Rating:

5 Small Stars
The Empathtic Detective
835

Stepping a little out of my normal genre of military science fiction, I was asked to read and review a slightly different type of book. This is a detective story filled with crime and mysteries as you would normally expect.  But, this story is also very, very interesting and really held my attention.  Surprisingly, I like the book very well.

Detective Gerald Bryce is, of course, a cop.  That’s his job and he does it well.  But, he’s also special.  He’s an empath.  Now what does that mean?  Well, he can sense the feelings of others around him just like you or I can see, hear, or smell people around us.  That just about makes him perfect for his job.  He can tell when a person is lying or is feeling guilty.  He can tell when someone is have martial problems, had a argument with their significant other or is just in a bad mood.  His special ability isn’t always welcomed by those around him.  Some people think he can read their minds, which he cannot, but his empathic ability makes it very easy to tell what is on someone’s mind. 

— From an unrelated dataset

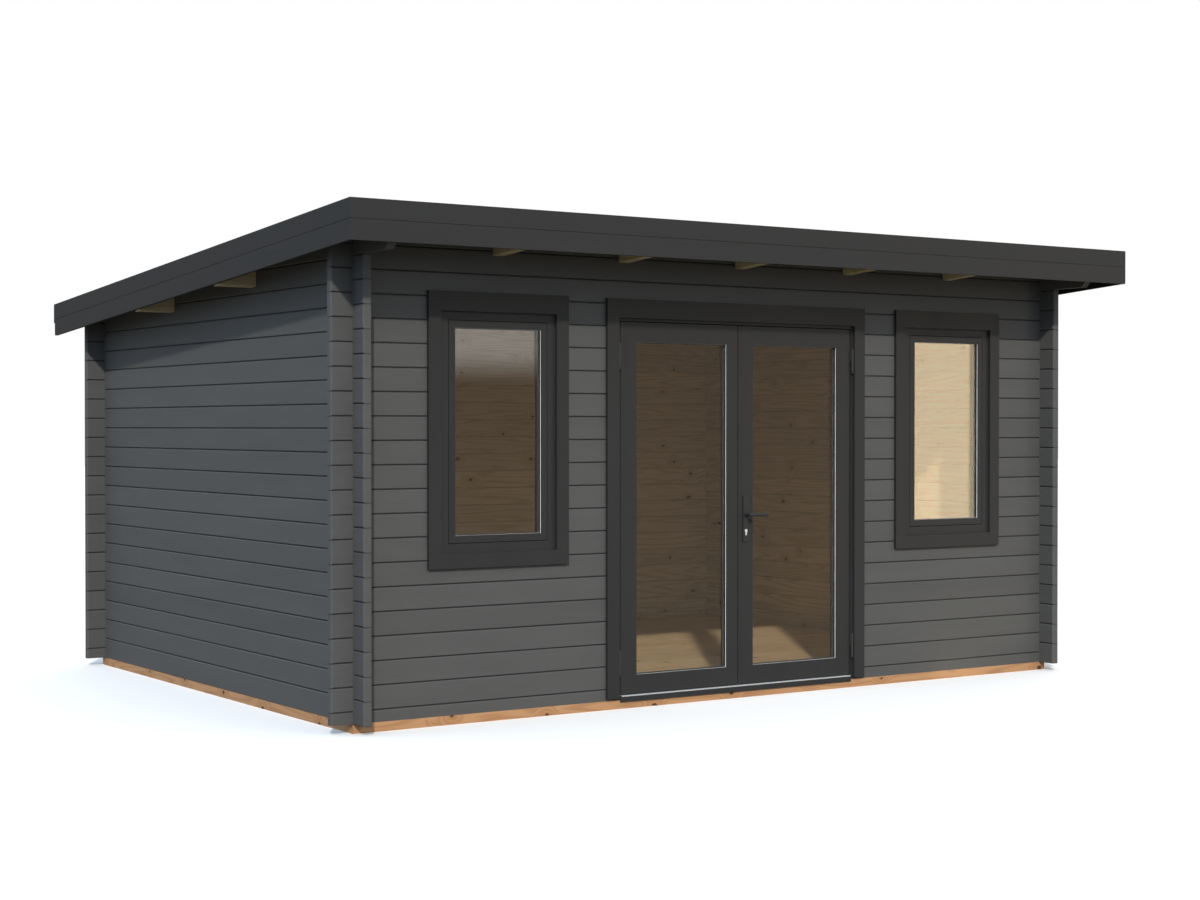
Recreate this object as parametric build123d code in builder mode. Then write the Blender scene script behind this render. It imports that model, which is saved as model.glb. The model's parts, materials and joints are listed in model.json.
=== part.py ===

He’s just been assigned to a new case, one where a billionaire has just been killed.  The wife is in a room awaiting questioning by the police.  She’s very distraught as expected, but she is also something else.  It doesn’t take long for Bryce to speak with her and then he tells his Chief to arrest her for murder.  Now his problems have just begun.  I don’t typically like to read murder mysteries or “who done it’s” because the plot usually follow predictable patterns.  In this book, there’s no doubt about who did it, it’s just how are you going to stop them from doing it again and again?  And then you throw in the idea that this has been going on all during human history.

The writer describes his main character, Det. Gerald Bryce, pretty well.  We get to know who he is, what he’s like and understand some of his problems that come with his special ability.  We know that he’s not superman and that his ability is only passive, but we wonder how in the world an empath like him could ever wind up divorced?  And then, it seems like he doesn’t want to realize that he is truly divorced.  That part was pretty strange.

So, should you, like I did, step away from your military science fiction books and read this one.  Yeah, do it.  You’ll find yourself just as intrigued with this story all the way to the end.  And thats good for any book.  Good job, Mr. Reed.